Aitor Falcó, sales manager, Knox Media Hub: Intelligent, cloud-native MAM is the enabler. It provides a single operational view of content, metadata, rights, and status across the supply chain. This allows AI to move beyond analysis into execution — triggering workflows, enforcing rules, and coordinating processes across ingestion, processing, compliance, and distribution.

Scott Goldman, general manager, U.S., Qibb: Intelligent asset management is the foundation that allows AI to scale beyond isolated use cases. When assets are consistently tagged and searchable, and rights-aware, teams can quickly find, reuse, and move content across production, digital, and monetization workflows.
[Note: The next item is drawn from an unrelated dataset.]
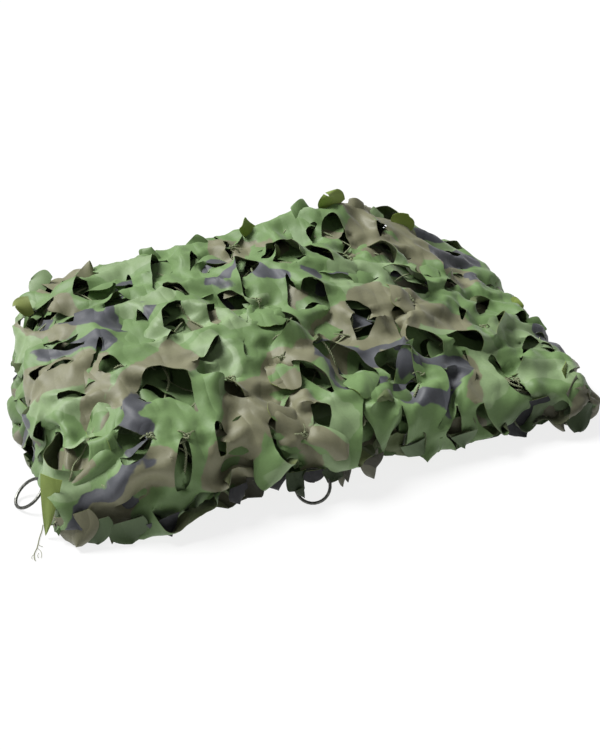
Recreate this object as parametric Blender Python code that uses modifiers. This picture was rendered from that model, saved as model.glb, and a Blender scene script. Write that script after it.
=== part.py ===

Without this layer, AI remains limited to point solutions rather than supporting end‑to‑end operational impact.

Derek Barrilleaux, CEO, Projective: I recently heard the line from a colleague: “You can’t plug AI into chaos.” That completely aligns with our philosophy: Get your house in order, establish a sensible foundation, and then you can start to get value from AI. With a framework in place for your post production, now you can leverage AI on that framework and actually provide value to the organization.

Rich Welsh, president, SMPTE: Content intelligence is one of the most mature areas using AI and we’re seeing enormous upsides to understanding asset libraries better using analysis tools. This is not only enabling better search and retrieval, but extends into new monetization of catalogue and huge opportunities in hyper-localization and personalization. Ad revenue generally follows on from this, and I can see a time where content is entirely personalized simply because this will be a requirement from advertisers.

Danny Hollingsworth, director, post production product marketing, Avid: Intelligent asset management provides a shared framework for media, metadata, and rights information. This enables guided and automated workflows that can operate across production, post, and archive. It allows automation to act as a connective layer rather than a point solution.

Simon Wocka, regional sales manager, Pixitmedia: Intelligent asset management provides the foundation that allows AI to scale beyond isolated projects. You need unified visibility across storage tiers, controlled data movement, and consistent discovery. Without that foundation, AI value stays fragmented. You might have some nice capabilities in pockets, but they never compound across the organization.

Where has AI adoption stalled due to workflow complexity or cultural resistance?
How are organizations deciding which AI tools are worth operational trust?

Michael Chan, VP, delivery operations in corporate, Accedo: Workflow complexity and legacy system integration represents the highest barrier to scaling AI beyond isolated pilots. Legacy platforms, databases and management systems were designed for human-editable content workflows. Integrating modern AI tools requires a modern interface that existing systems lack; upgrading them or replacing them is a capital intensive decision.

Josh Rosen, VP, production and content, North America, Gravity Media Group: Adoption tends to stall when teams are asked to adopt AI tools without rethinking how work actually flows through production and post. Editorial resistance is common when AI touches accuracy, context, or brand voice without clear review loops or accountability. Under real deadlines, anything that adds steps or uncertainty is quickly bypassed.

Rich Welsh, president, SMPTE: We’re seeing some interesting challenges around perceived efficiency gains versus reality in general. There have been recent indicators that expected gains are triggering workforce layoffs. Those gains are either not realized, or hiring to support new AI workflows is totally offsetting the savings made elsewhere. There is obviously the question of mass layoffs in general but realistically AI isn’t having that impact in media at the moment.

Danny Hollingsworth, director, post production product marketing, Avid: Trust is built through repeatable results, transparency, and a clear understanding of how automated or assisted actions are triggered. Organizations favor systems that guide users through tasks while keeping editorial decisions with humans. Tools that demonstrate consistent performance at scale are more likely to be trusted in live production.